** What is asked **
Repeat the material in full. Keep every line exactly as it is.

## START

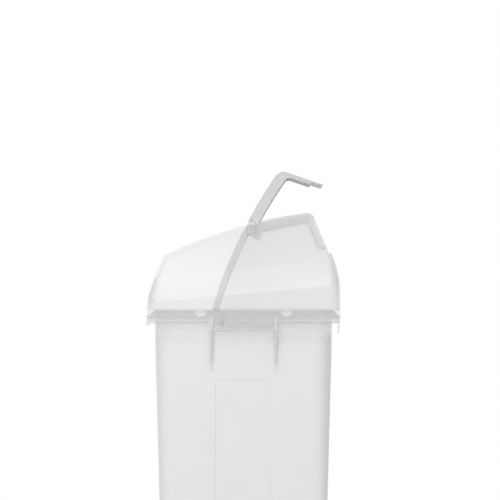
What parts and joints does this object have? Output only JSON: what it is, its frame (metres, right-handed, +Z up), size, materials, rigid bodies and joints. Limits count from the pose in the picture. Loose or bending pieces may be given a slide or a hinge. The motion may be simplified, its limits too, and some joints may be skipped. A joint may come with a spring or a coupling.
{
  "type": "swing-lid trash can",
  "caption": "Tapered kitchen bin with a lift-off hood and a one-way swing flap on hinge pins, shown with the flap swung open.",
  "frame": {"origin": "middle of the bin's footprint on the floor", "axes": "+Z up, +X from the front, where the flap goes down, towards the back, +Y to the far side of the picture"},
  "size_m": [0.4092, 0.3358, 0.7713],
  "materials": {
    "bin_plastic": "frosted translucent light grey polypropylene",
    "hood_plastic": "frosted translucent light grey polypropylene",
    "flap_plastic": "frosted light grey polypropylene",
    "pin_plastic": "satin light grey plastic"
  },
  "bodies": {
    "bin": {"bin_body": "bin_plastic"},
    "hood": {"hood": "hood_plastic", "hinge_pin_near": "pin_plastic", "hinge_pin_far": "pin_plastic"},
    "flap": {"swing_flap": "flap_plastic"}
  },
  "joints": [
    {"name": "hood_lift", "type": "slide", "parent": "bin", "child": "hood", "axis": [0, 0, 1], "range_m": [0, 0.12]},
    {"name": "flap_swing", "type": "hinge", "parent": "hood", "child": "flap", "pos_m": [0.0174, 0, 0.6563], "axis": [0, -1, 0], "range_deg": [-48, 27]}
  ]
}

## END

** Task solution **
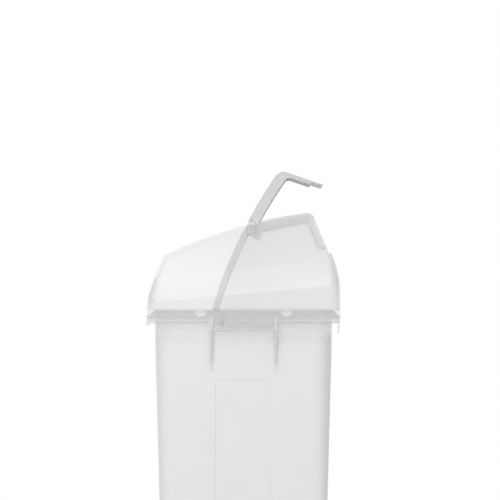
What parts and joints does this object have? Output only JSON: what it is, its frame (metres, right-handed, +Z up), size, materials, rigid bodies and joints. Limits count from the pose in the picture. Loose or bending pieces may be given a slide or a hinge. The motion may be simplified, its limits too, and some joints may be skipped. A joint may come with a spring or a coupling.
{
  "type": "swing-lid trash can",
  "caption": "Tapered kitchen bin with a lift-off hood and a one-way swing flap on hinge pins, shown with the flap swung open.",
  "frame": {"origin": "middle of the bin's footprint on the floor", "axes": "+Z up, +X from the front, where the flap goes down, towards the back, +Y to the far side of the picture"},
  "size_m": [0.4092, 0.3358, 0.7713],
  "materials": {
    "bin_plastic": "frosted translucent light grey polypropylene",
    "hood_plastic": "frosted translucent light grey polypropylene",
    "flap_plastic": "frosted light grey polypropylene",
    "pin_plastic": "satin light grey plastic"
  },
  "bodies": {
    "bin": {"bin_body": "bin_plastic"},
    "hood": {"hood": "hood_plastic", "hinge_pin_near": "pin_plastic", "hinge_pin_far": "pin_plastic"},
    "flap": {"swing_flap": "flap_plastic"}
  },
  "joints": [
    {"name": "hood_lift", "type": "slide", "parent": "bin", "child": "hood", "axis": [0, 0, 1], "range_m": [0, 0.12]},
    {"name": "flap_swing", "type": "hinge", "parent": "hood", "child": "flap", "pos_m": [0.0174, 0, 0.6563], "axis": [0, -1, 0], "range_deg": [-48, 27]}
  ]
}